EXERCISE TASK:
Your task is to copy the lines between the line containing "Write the OpenSCAD" and the line containing "on the ground.", counting both of those lines, and to emit nothing more.
--- DATASET EXCERPTS ---
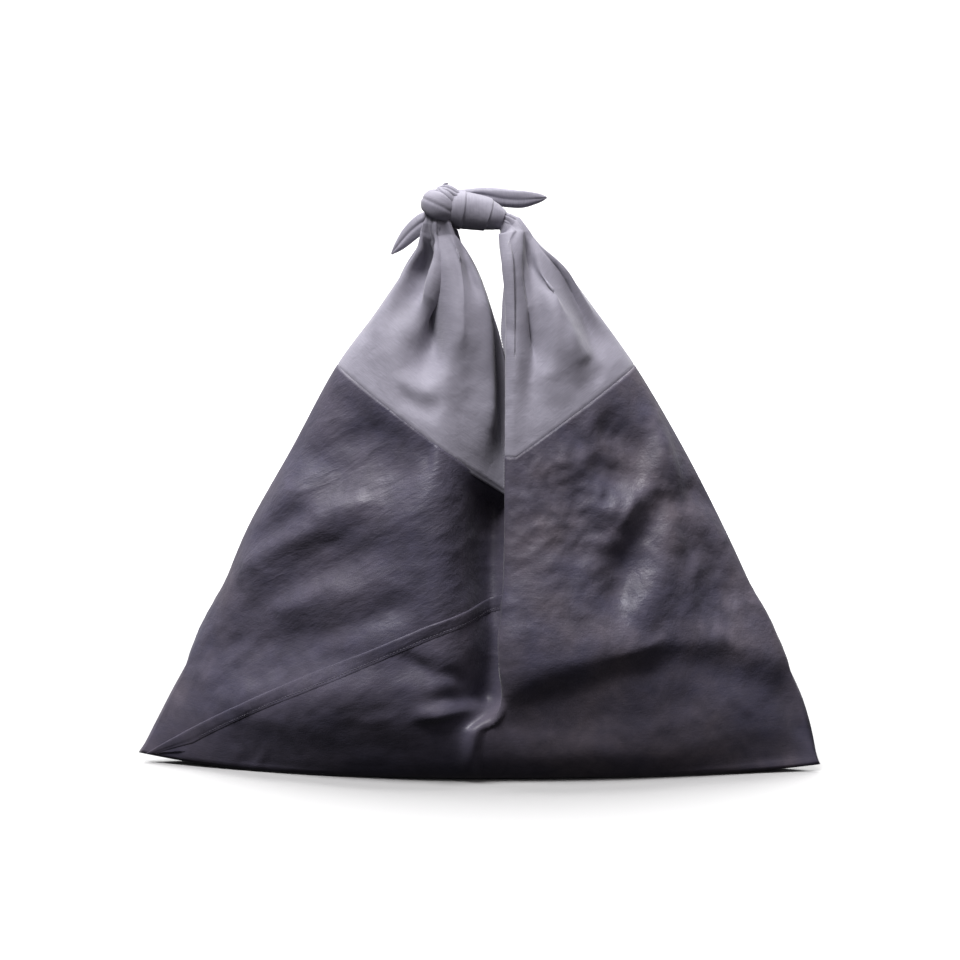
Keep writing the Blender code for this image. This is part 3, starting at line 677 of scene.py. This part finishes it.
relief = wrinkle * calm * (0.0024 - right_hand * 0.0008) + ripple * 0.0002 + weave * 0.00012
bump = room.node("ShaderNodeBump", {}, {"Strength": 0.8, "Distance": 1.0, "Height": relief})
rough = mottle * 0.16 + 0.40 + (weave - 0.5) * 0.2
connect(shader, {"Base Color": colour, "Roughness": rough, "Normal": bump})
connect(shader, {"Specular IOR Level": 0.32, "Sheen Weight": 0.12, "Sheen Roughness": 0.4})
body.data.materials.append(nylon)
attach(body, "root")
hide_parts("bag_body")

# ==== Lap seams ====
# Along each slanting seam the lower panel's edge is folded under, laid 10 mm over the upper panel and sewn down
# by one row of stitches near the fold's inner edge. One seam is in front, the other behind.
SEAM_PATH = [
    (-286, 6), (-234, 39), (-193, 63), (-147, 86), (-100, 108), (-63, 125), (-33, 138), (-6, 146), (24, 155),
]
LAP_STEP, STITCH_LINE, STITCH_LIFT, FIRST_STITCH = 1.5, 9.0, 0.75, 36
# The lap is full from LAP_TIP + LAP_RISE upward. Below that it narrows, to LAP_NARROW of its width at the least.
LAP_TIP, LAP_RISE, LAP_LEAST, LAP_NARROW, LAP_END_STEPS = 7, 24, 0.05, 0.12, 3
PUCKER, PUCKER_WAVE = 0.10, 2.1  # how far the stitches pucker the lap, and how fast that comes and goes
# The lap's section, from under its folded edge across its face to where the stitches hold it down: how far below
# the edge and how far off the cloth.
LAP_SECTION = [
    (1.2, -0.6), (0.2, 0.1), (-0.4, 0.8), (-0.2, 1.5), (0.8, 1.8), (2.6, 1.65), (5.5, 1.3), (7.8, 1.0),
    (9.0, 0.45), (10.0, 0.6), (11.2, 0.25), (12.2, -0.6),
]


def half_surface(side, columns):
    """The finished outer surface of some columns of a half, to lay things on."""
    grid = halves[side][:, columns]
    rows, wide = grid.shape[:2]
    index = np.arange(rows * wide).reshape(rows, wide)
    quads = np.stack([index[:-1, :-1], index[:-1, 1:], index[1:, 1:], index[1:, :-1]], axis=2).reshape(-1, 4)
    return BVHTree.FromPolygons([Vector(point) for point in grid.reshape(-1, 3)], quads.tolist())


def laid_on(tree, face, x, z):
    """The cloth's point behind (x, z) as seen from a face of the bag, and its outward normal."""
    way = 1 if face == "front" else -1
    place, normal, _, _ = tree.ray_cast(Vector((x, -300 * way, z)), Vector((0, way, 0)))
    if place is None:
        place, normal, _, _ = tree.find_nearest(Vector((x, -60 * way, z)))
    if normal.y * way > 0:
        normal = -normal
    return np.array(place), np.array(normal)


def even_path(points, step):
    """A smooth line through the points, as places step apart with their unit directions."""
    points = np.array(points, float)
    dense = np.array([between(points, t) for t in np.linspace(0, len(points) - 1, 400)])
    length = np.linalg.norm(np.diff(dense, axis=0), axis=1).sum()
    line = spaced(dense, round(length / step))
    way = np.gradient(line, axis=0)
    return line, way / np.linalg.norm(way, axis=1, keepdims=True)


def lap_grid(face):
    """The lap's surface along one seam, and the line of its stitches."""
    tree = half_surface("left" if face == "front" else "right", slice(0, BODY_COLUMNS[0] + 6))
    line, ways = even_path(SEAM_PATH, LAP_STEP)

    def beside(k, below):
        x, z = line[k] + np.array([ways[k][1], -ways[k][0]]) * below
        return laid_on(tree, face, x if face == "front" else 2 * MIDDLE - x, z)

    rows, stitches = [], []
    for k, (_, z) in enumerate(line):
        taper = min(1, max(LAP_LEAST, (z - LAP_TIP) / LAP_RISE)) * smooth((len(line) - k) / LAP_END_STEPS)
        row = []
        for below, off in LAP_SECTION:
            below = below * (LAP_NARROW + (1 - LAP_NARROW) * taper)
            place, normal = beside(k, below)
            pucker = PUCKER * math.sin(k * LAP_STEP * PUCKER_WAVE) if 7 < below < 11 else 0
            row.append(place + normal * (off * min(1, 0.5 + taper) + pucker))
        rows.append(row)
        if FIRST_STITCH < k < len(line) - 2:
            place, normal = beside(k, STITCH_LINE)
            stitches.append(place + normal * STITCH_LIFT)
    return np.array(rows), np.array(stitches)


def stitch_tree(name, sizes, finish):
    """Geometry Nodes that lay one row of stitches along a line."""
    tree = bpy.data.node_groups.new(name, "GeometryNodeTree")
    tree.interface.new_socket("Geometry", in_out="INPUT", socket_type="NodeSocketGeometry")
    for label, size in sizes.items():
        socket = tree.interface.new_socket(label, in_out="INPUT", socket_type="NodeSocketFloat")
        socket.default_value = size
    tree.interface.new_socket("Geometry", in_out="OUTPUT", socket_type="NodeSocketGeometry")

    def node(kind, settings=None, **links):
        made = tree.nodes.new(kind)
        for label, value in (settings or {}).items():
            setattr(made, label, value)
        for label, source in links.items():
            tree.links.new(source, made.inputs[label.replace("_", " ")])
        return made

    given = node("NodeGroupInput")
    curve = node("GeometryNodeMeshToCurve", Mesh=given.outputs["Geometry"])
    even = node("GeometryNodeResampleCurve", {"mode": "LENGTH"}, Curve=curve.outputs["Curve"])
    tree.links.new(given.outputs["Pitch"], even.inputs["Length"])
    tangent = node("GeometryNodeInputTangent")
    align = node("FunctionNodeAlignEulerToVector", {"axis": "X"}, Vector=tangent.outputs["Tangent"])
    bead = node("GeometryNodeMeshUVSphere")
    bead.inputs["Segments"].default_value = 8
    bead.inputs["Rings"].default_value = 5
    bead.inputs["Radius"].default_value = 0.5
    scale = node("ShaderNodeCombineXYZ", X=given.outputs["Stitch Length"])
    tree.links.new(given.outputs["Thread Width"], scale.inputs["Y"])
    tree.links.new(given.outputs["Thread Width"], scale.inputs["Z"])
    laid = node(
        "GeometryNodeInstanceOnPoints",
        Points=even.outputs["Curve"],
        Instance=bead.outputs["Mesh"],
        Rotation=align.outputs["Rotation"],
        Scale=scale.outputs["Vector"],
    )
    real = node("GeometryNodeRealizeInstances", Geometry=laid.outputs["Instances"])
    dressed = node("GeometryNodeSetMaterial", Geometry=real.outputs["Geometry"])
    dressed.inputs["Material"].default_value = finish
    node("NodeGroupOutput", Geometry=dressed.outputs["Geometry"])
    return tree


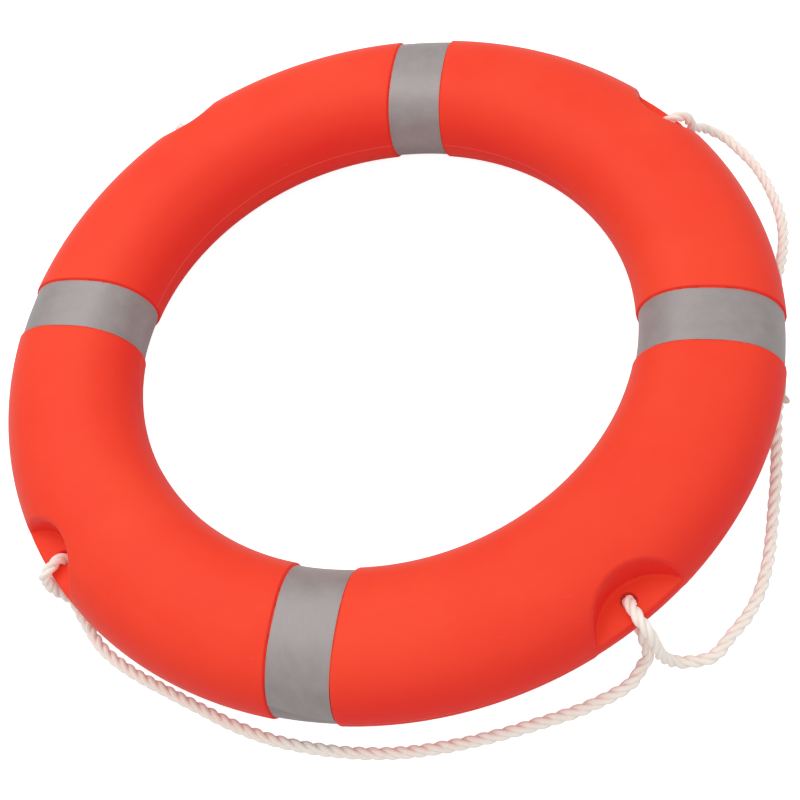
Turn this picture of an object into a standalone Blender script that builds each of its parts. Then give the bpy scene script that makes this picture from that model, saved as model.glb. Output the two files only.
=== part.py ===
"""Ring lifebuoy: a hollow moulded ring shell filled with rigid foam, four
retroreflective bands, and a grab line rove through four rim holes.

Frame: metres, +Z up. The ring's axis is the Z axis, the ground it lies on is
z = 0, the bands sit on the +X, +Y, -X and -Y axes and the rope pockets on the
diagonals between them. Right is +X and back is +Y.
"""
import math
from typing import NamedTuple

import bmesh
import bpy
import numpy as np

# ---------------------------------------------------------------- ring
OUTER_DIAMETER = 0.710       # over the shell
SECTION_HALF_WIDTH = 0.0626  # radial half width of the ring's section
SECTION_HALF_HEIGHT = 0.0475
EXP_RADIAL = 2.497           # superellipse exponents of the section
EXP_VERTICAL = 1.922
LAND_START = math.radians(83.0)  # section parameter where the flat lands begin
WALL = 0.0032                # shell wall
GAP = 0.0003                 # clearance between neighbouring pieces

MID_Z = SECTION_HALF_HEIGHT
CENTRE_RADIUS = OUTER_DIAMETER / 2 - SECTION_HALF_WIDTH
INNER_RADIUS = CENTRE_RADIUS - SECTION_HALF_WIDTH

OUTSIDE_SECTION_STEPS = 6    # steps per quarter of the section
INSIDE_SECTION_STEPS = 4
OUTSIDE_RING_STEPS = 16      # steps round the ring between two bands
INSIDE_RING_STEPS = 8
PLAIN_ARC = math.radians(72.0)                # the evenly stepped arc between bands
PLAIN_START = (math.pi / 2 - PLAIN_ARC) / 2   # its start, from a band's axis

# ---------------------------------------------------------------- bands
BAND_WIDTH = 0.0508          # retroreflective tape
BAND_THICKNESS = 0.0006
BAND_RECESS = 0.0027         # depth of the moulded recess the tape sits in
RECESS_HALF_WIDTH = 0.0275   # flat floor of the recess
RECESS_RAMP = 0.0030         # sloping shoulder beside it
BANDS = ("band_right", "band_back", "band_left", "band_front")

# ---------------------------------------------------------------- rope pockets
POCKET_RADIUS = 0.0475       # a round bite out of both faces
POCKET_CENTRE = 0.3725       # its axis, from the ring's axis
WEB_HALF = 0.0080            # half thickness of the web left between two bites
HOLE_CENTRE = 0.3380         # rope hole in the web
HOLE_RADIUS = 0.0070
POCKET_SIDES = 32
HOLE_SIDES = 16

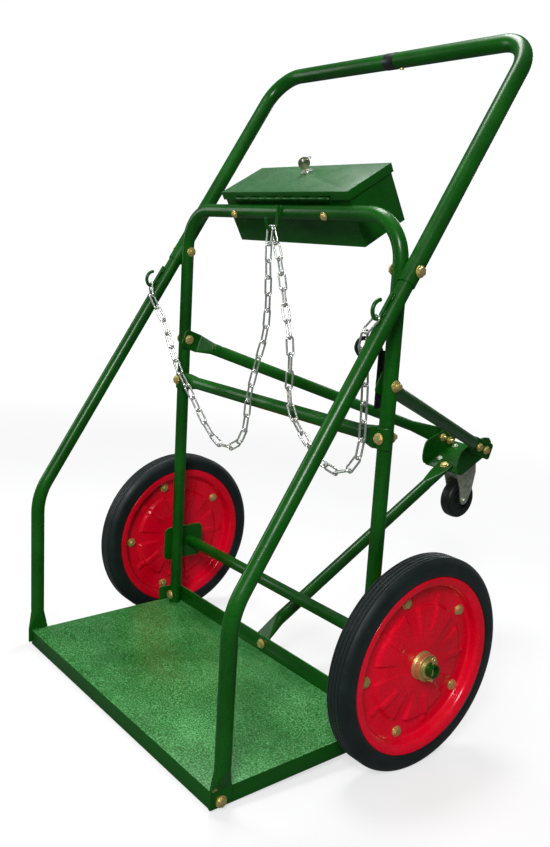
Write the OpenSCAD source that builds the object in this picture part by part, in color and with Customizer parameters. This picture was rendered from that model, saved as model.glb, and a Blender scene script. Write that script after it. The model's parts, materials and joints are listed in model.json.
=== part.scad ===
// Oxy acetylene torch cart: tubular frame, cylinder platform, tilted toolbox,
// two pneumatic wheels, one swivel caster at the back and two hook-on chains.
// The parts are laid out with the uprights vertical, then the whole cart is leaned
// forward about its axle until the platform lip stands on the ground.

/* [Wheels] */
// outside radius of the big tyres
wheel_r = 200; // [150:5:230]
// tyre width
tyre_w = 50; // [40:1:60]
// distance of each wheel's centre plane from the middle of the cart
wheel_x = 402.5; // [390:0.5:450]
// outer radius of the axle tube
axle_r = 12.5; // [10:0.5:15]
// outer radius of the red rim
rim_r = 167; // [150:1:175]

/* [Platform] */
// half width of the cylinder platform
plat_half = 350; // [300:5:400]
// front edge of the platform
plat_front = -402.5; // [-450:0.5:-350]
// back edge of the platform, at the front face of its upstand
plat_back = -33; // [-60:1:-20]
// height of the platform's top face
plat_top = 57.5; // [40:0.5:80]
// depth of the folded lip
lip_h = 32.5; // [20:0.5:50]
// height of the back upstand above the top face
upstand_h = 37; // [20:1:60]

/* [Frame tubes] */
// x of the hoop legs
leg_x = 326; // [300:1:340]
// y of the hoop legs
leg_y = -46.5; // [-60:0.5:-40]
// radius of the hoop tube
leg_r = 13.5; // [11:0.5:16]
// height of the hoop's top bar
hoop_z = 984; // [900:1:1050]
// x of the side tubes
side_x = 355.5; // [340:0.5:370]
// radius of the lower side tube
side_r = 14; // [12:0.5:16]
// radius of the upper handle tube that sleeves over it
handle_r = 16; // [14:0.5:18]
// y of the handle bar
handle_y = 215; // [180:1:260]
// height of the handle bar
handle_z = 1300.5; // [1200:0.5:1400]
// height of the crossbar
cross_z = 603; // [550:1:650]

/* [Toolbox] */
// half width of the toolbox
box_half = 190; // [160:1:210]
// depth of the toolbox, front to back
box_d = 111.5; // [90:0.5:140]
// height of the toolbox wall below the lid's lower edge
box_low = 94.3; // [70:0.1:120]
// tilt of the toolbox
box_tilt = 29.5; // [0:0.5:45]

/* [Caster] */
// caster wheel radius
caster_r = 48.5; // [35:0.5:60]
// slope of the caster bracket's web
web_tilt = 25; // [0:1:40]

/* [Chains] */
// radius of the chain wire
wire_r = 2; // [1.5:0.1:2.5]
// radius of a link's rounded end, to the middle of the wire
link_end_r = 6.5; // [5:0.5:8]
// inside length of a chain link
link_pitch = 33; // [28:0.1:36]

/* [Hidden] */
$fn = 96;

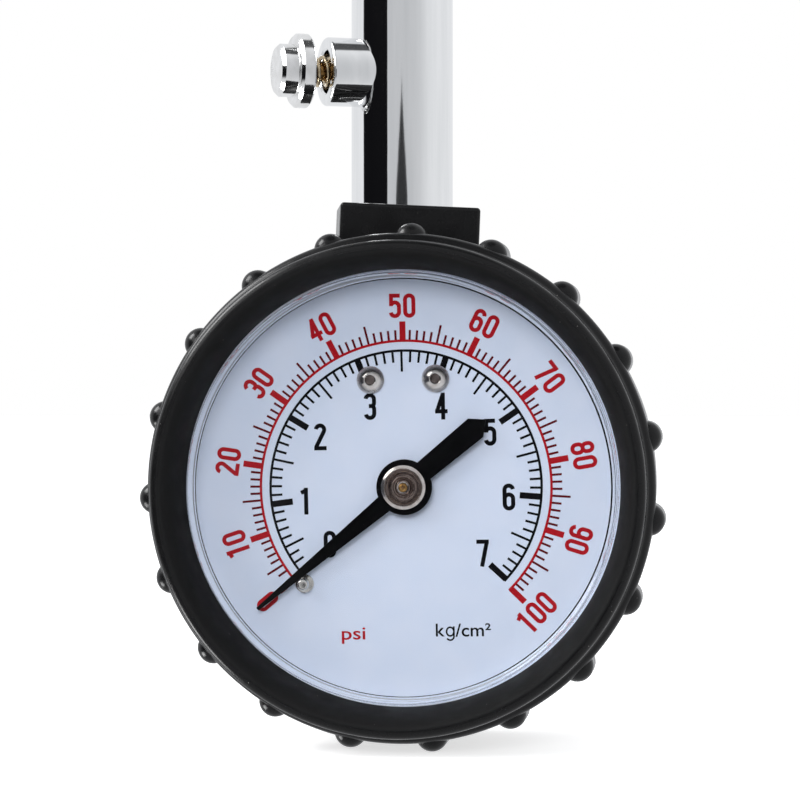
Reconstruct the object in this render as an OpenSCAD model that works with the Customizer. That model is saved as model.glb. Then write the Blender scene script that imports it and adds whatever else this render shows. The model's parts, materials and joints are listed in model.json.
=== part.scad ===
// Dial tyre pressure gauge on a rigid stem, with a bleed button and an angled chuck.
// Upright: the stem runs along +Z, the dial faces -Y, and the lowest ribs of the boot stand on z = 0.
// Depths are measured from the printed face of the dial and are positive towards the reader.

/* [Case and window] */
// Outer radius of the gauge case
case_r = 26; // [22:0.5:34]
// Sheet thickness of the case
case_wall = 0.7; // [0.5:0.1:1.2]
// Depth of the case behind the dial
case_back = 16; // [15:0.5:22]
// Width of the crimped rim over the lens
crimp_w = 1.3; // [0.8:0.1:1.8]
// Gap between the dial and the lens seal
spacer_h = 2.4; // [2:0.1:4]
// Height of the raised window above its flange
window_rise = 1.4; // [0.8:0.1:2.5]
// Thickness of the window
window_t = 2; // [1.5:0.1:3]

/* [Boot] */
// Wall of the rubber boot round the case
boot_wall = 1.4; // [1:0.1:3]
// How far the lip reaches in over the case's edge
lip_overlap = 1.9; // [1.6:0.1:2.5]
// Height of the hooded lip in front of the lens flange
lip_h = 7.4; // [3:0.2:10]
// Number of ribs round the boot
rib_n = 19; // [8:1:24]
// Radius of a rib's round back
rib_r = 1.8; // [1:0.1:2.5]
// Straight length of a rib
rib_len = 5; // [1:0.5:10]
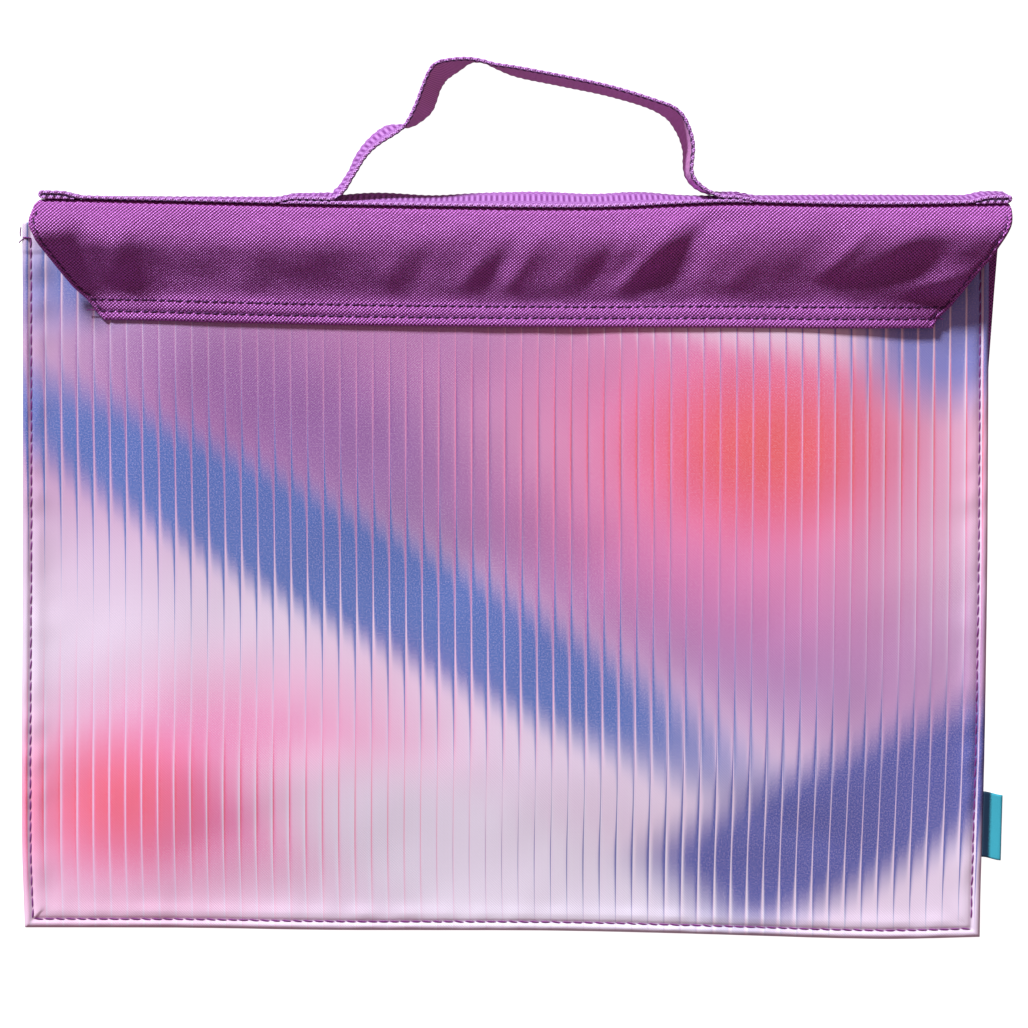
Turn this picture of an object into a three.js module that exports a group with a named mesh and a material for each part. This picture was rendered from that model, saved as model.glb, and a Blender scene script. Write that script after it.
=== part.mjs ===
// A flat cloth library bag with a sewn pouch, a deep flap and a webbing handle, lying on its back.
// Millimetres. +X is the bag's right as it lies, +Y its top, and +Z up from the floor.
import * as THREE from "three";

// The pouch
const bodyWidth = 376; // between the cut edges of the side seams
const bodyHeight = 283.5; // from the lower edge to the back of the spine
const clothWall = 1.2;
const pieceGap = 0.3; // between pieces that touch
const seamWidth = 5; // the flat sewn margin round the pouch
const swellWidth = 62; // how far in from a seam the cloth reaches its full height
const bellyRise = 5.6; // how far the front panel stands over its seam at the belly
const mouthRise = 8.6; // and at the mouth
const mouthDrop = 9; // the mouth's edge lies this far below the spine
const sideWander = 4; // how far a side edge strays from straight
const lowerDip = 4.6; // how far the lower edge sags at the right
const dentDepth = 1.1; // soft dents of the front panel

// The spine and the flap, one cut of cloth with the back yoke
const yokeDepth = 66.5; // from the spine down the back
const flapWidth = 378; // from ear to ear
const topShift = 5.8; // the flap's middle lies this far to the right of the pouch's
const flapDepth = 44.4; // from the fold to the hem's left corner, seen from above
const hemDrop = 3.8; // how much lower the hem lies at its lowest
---
WRITTEN ANSWER:
Write the OpenSCAD source that builds the object in this picture part by part, in color and with Customizer parameters. This picture was rendered from that model, saved as model.glb, and a Blender scene script. Write that script after it. The model's parts, materials and joints are listed in model.json.
=== part.scad ===
// Oxy acetylene torch cart: tubular frame, cylinder platform, tilted toolbox,
// two pneumatic wheels, one swivel caster at the back and two hook-on chains.
// The parts are laid out with the uprights vertical, then the whole cart is leaned
// forward about its axle until the platform lip stands on the ground.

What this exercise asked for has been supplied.